In financial analysis, understanding different components of a company’s income is crucial. One such often-overlooked component is non-operating income. It refers to income generated from activities that are not part of a company’s core business operations. For investors and analysts in the Indian share market, non-operating income provides valuable insights into a company’s overall financial health and diversification strategies.
Table of Contents
- Introduction to Non-Operating Income
- Key Characteristics of Non-Operating Income
- Types of Non-Operating Income
- Non-Operating Income vs. Operating Income
- Historical Data on Non-Operating Income in India
- Importance of Non-Operating Income in Financial Analysis
- Common Sources of Non-Operating Income
- Examples from Indian Companies
- Impact of Non-Operating Income on Share Market Performance
- Challenges in Analyzing Non-Operating Income
- Conclusion
1. Introduction to Non-Operating Income
Non-operating income refers to earnings derived from activities unrelated to a company’s primary operations. For instance, if a manufacturing company earns revenue from selling old machinery, it is classified as non-operating income. These earnings are reported separately in financial statements to provide clarity on the company’s core business performance.
Definition:
Non-operating income includes revenues and gains that arise from non-core business activities.

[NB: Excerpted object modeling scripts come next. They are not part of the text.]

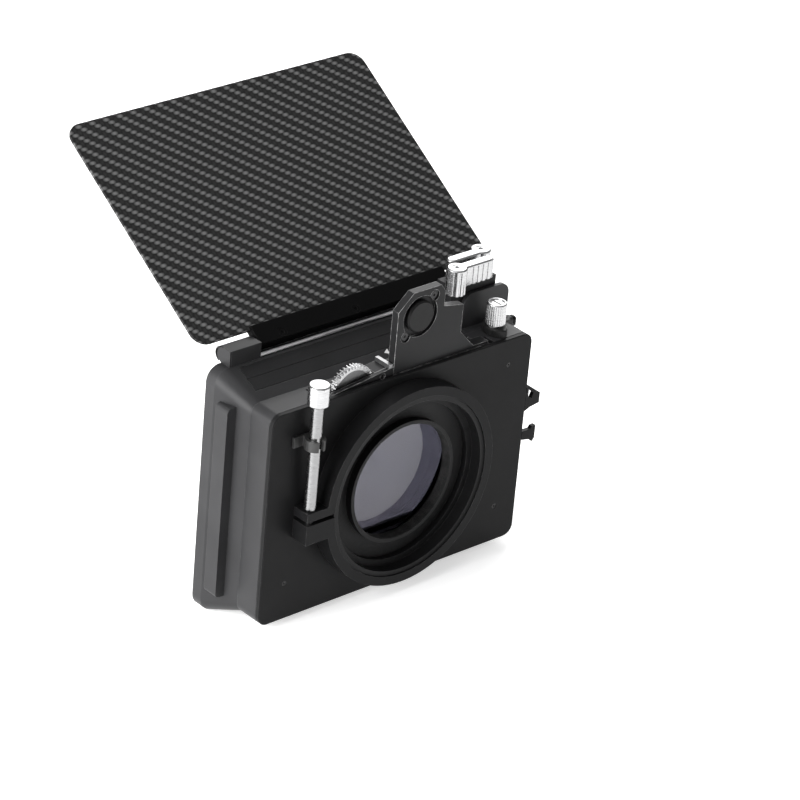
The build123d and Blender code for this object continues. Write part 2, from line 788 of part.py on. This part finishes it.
os.makedirs("parts", exist_ok=True)
for name, shape in nodes.items():
    solids = []
    for piece in shape if isinstance(shape, list) else [shape]:
        solids.extend(piece.solids())
    model = solids[0] if len(solids) == 1 else Compound(children=solids)
    export_step(model, f"parts/{name}.step")
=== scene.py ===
import json
import math

import bmesh
import bpy
from mathutils import Matrix, Vector


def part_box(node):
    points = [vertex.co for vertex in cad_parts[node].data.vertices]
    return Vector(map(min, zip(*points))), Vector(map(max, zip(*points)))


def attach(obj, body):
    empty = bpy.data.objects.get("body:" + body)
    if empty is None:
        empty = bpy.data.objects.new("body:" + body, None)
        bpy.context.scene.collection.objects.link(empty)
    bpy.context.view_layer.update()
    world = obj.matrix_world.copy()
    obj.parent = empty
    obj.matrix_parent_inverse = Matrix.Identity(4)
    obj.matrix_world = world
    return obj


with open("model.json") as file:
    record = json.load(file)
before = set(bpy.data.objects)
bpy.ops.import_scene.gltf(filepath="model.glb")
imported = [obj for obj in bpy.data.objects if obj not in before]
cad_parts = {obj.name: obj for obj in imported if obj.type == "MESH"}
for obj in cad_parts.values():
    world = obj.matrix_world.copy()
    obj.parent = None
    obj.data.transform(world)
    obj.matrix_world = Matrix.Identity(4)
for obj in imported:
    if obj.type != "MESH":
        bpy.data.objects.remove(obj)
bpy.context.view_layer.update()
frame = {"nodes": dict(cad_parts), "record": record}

MM = 0.001
nodes = frame["nodes"]

# The photograph's camera, fitted to the object. Its aim is off the part's origin by the two small angles.
CAMERA_AZIMUTH = math.radians(-43.58)
CAMERA_ELEVATION = math.radians(29.07)
CAMERA_ROLL = math.radians(5.25)
CAMERA_DISTANCE = 1.929
LENS_MM = 174.195
SENSOR_MM = 36.0
AIM_RIGHT = math.radians(0.03996)
AIM_UP = math.radians(1.1573)
CLIP_NEAR = 0.05
CLIP_FAR = 60.0

# The floor is a sheet FLOOR_HALF metres from its middle to each side, just below the part.
FLOOR_HALF = 14.0
FLOOR_GAP = 0.1 * MM
FLOOR_GLOW = 0.55
WORLD_STRENGTH = 0.30

# The flag's slope at rest, which its weave follows, and the width of one tow.
FLAG_TILT = math.radians(32.6)
TOW_WIDTH = 2.13 * MM

# Radii that soft edges are rounded to, and that the painted edge highlights reach to (on metal partly edge
# wear, on plastic a painted sheen).
METAL_EDGE = 0.22 * MM
BRIGHT_EDGE = 0.18 * MM
BRIGHT_HIGHLIGHT_AND_WEAR = 0.2 * MM
PLASTIC_EDGE = 0.2 * MM
PLASTIC_SHEEN = 0.3 * MM
WEAVE_EDGE = 0.2 * MM

# Ridges inside the lens adapter, as a saw-tooth on its bore.
THREAD_RADIUS = 31.7 * MM
THREAD_DEPTH = 0.4 * MM
THREAD_PITCH = 0.5 * MM
THREAD_REAR = -3.8 * MM
THREAD_FRONT_GAP = 0.3 * MM
THREAD_STEPS = 160

# The index mark is a triangle on the hood's sloping top, pointing left. MARK_POINT is its point's (x, y).
MARK_POINT = (2.8 * MM, 20.5 * MM)
MARK_BASE_X = 5.7 * MM
MARK_HALF_WIDTH = 1.5 * MM
MARK_SUNK = 0.02 * MM
MARK_PROUD = 0.06 * MM
HOOD_BAND_DEPTH = 6.7 * MM


# ---------------------------------------------------------------- shader nodes

class Shader:
    """Short names for building one node tree. Coordinates are the part's own, in metres."""

    def __init__(self, name):
        self.material = bpy.data.materials.new(name)
        self.material.use_nodes = True
        self.tree = self.material.node_tree
        self.bsdf = self.tree.nodes["Principled BSDF"]
        self.place = self.add("ShaderNodeTexCoord").outputs["Object"]

    def add(self, kind, **settings):
        node = self.tree.nodes.new(kind)
        for key, value in settings.items():
            setattr(node, key, value)
        return node

    def join(self, source, target):
        self.tree.links.new(source, target)

    def put(self, socket, value):
        if isinstance(value, (int, float, tuple)):
            socket.default_value = value
        else:
            self.join(value, socket)

    def math(self, operation, *values):
        node = self.add("ShaderNodeMath", operation=operation)
        for socket, value in zip(node.inputs, values):
            self.put(socket, value)
        return node.outputs[0]

    def vector(self, operation, *values):
        node = self.add("ShaderNodeVectorMath", operation=operation)
        for socket, value in zip(node.inputs, values):
            self.put(socket, value)
        return node.outputs[0]

    def mix(self, share, low, high):
        node = self.add("ShaderNodeMix", data_type="RGBA")
        self.put(node.inputs[0], share)
        self.put(node.inputs[6], low)
        self.put(node.inputs[7], high)
        return node.outputs[2]

    def scale(self, value, low, high, to_low, to_high):
        node = self.add("ShaderNodeMapRange")
        for socket, number in zip(node.inputs, (value, low, high, to_low, to_high)):
            self.put(socket, number)
        return node.outputs[0]

    def noise(self, size, detail=3.0, place=None):
        """Noise whose features are about size metres across."""
        node = self.add("ShaderNodeTexNoise")
        self.put(node.inputs["Scale"], 1.0 / size)
        self.put(node.inputs["Detail"], detail)
        self.join(place or self.place, node.inputs["Vector"])
        return node.outputs["Fac"]

    def stretched(self, stretch):
        return self.vector("MULTIPLY", self.place, stretch)

    def axes(self, place=None):
        node = self.add("ShaderNodeSeparateXYZ")
        self.join(place or self.place, node.inputs[0])
        return node.outputs

    def bump(self, height, distance, strength, under=None):
        node = self.add("ShaderNodeBump")
        self.put(node.inputs["Strength"], strength)
        self.put(node.inputs["Distance"], distance)
        self.join(height, node.inputs["Height"])
        if under is not None:
            self.join(under, node.inputs["Normal"])
        return node.outputs[0]

    def grooved_normal(self, normal, lines):
        """Joins the normal to the shader, with lathe grooves on it if lines gives their height."""
        if lines is not None:
            normal = self.bump(lines(self), 0.05 * MM, 0.6, normal)
        self.join(normal, self.bsdf.inputs["Normal"])

    def soft_edges(self, radius):
        node = self.add("ShaderNodeBevel", samples=6)
        self.put(node.inputs["Radius"], radius)
        return node.outputs[0]

    def edge_mask(self, radius):
        """1 on edges within radius, 0 on flat faces."""
        rounded = self.soft_edges(radius)
        flat = self.add("ShaderNodeNewGeometry").outputs["Normal"]
        dot = self.add("ShaderNodeVectorMath", operation="DOT_PRODUCT")
        self.join(rounded, dot.inputs[0])
        self.join(flat, dot.inputs[1])
        return self.scale(dot.outputs["Value"], 0.97, 0.80, 0.0, 1.0)


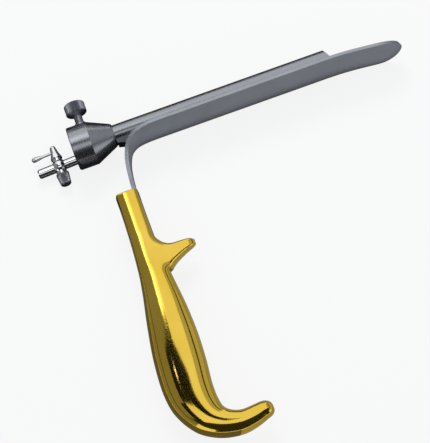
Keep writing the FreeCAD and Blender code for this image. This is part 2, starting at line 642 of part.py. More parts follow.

2. Key Characteristics of Non-Operating Income
Feature | Description |
---|---|
Non-core Activities | Generated from activities outside the primary business. |
Unpredictable Nature | Often irregular or one-time in nature. |
Reported Separately | Listed below operating income in financial statements. |
No Impact on Core Business | Does not reflect operational efficiency. |
3. Types of Non-Operating Income
Type | Description |
---|---|
Interest Income | Earnings from fixed deposits, bonds, or other investments. |
Dividend Income | Profits received from shares of other companies. |
Rental Income | Revenue from leasing or renting out property. |
Gain on Asset Sale | Profits from selling equipment or other non-current assets. |
Foreign Exchange Gains | Income from favorable currency fluctuations. |
4. Non-Operating Income vs. Operating Income
Aspect | Non-Operating Income | Operating Income |
---|---|---|
Core Activity | No | Yes |
Frequency | Irregular | Regular |
Impact on Business Efficiency | Minimal | High |
Examples | Interest, dividends, asset sales | Revenue from sales, services |
5. Historical Data on Non-Operating Income in India
Case Study: Infosys (2015-2023)
Year | Non-Operating Income (INR Crore) | Percentage of Total Income |
---|---|---|
2015 | 2,500 | 12% |
2018 | 3,200 | 14% |
2021 | 4,100 | 15% |
2023 | 5,000 | 16% |
Insights:
- Steady growth in non-operating income reflects diversified income strategies.
- Non-operating income contributes significantly to the overall profitability.
6. Importance of Non-Operating Income in Financial Analysis
a) Diversification Indicator
Companies with consistent non-operating income demonstrate diversification in revenue streams.
b) Financial Cushion
During operational downturns, non-operating income provides a buffer to maintain profitability.
c) Enhanced Valuation
Higher non-operating income can attract investors seeking diversified income sources.
7. Common Sources of Non-Operating Income
1. Interest Income
Many Indian companies, such as banks, generate significant non-operating income through interest from fixed deposits.
2. Dividends
Holding equity in other firms can yield substantial dividend income.
3. Rental Income
Real estate investments by large corporates provide recurring rental earnings.
4. Gains from Investments
Strategic asset sales or favorable market investments result in capital gains.
8. Examples from Indian Companies
Example 1: Tata Consultancy Services (TCS)
- Non-Operating Income (FY2023): INR 6,500 Crore
- Major Contributor: Interest on surplus cash investments.
Example 2: Reliance Industries
- Non-Operating Income (FY2023): INR 4,800 Crore
- Major Contributor: Dividend income from group subsidiaries.
9. Impact of Non-Operating Income on Share Market Performance
Positive Impacts:
- Enhanced Earnings: Boosts overall profitability, improving share valuations.
- Attractive Dividends: Higher non-operating income often translates into better dividends for shareholders.
Negative Impacts:
- Misleading Performance Metrics: Non-operating income can obscure operational inefficiencies.
- Volatility in Earnings: Irregular nature can lead to fluctuations in profits.
10. Challenges in Analyzing Non-Operating Income
Challenge | Explanation |
---|---|
Irregular Patterns | Difficult to predict or rely on for future projections. |
Impact on Valuation | Can distort real financial health if heavily relied upon. |
Separate Reporting | Requires detailed examination to separate core income from non-core. |
11. Conclusion
Non-operating income, while not a reflection of a company’s core business, plays a vital role in providing additional revenue streams and financial stability. For investors in the Indian share market, analyzing non-operating income helps in understanding the overall profitability and risk management strategies of a company. However, it’s essential to balance its significance with operational performance to gain a clear financial perspective.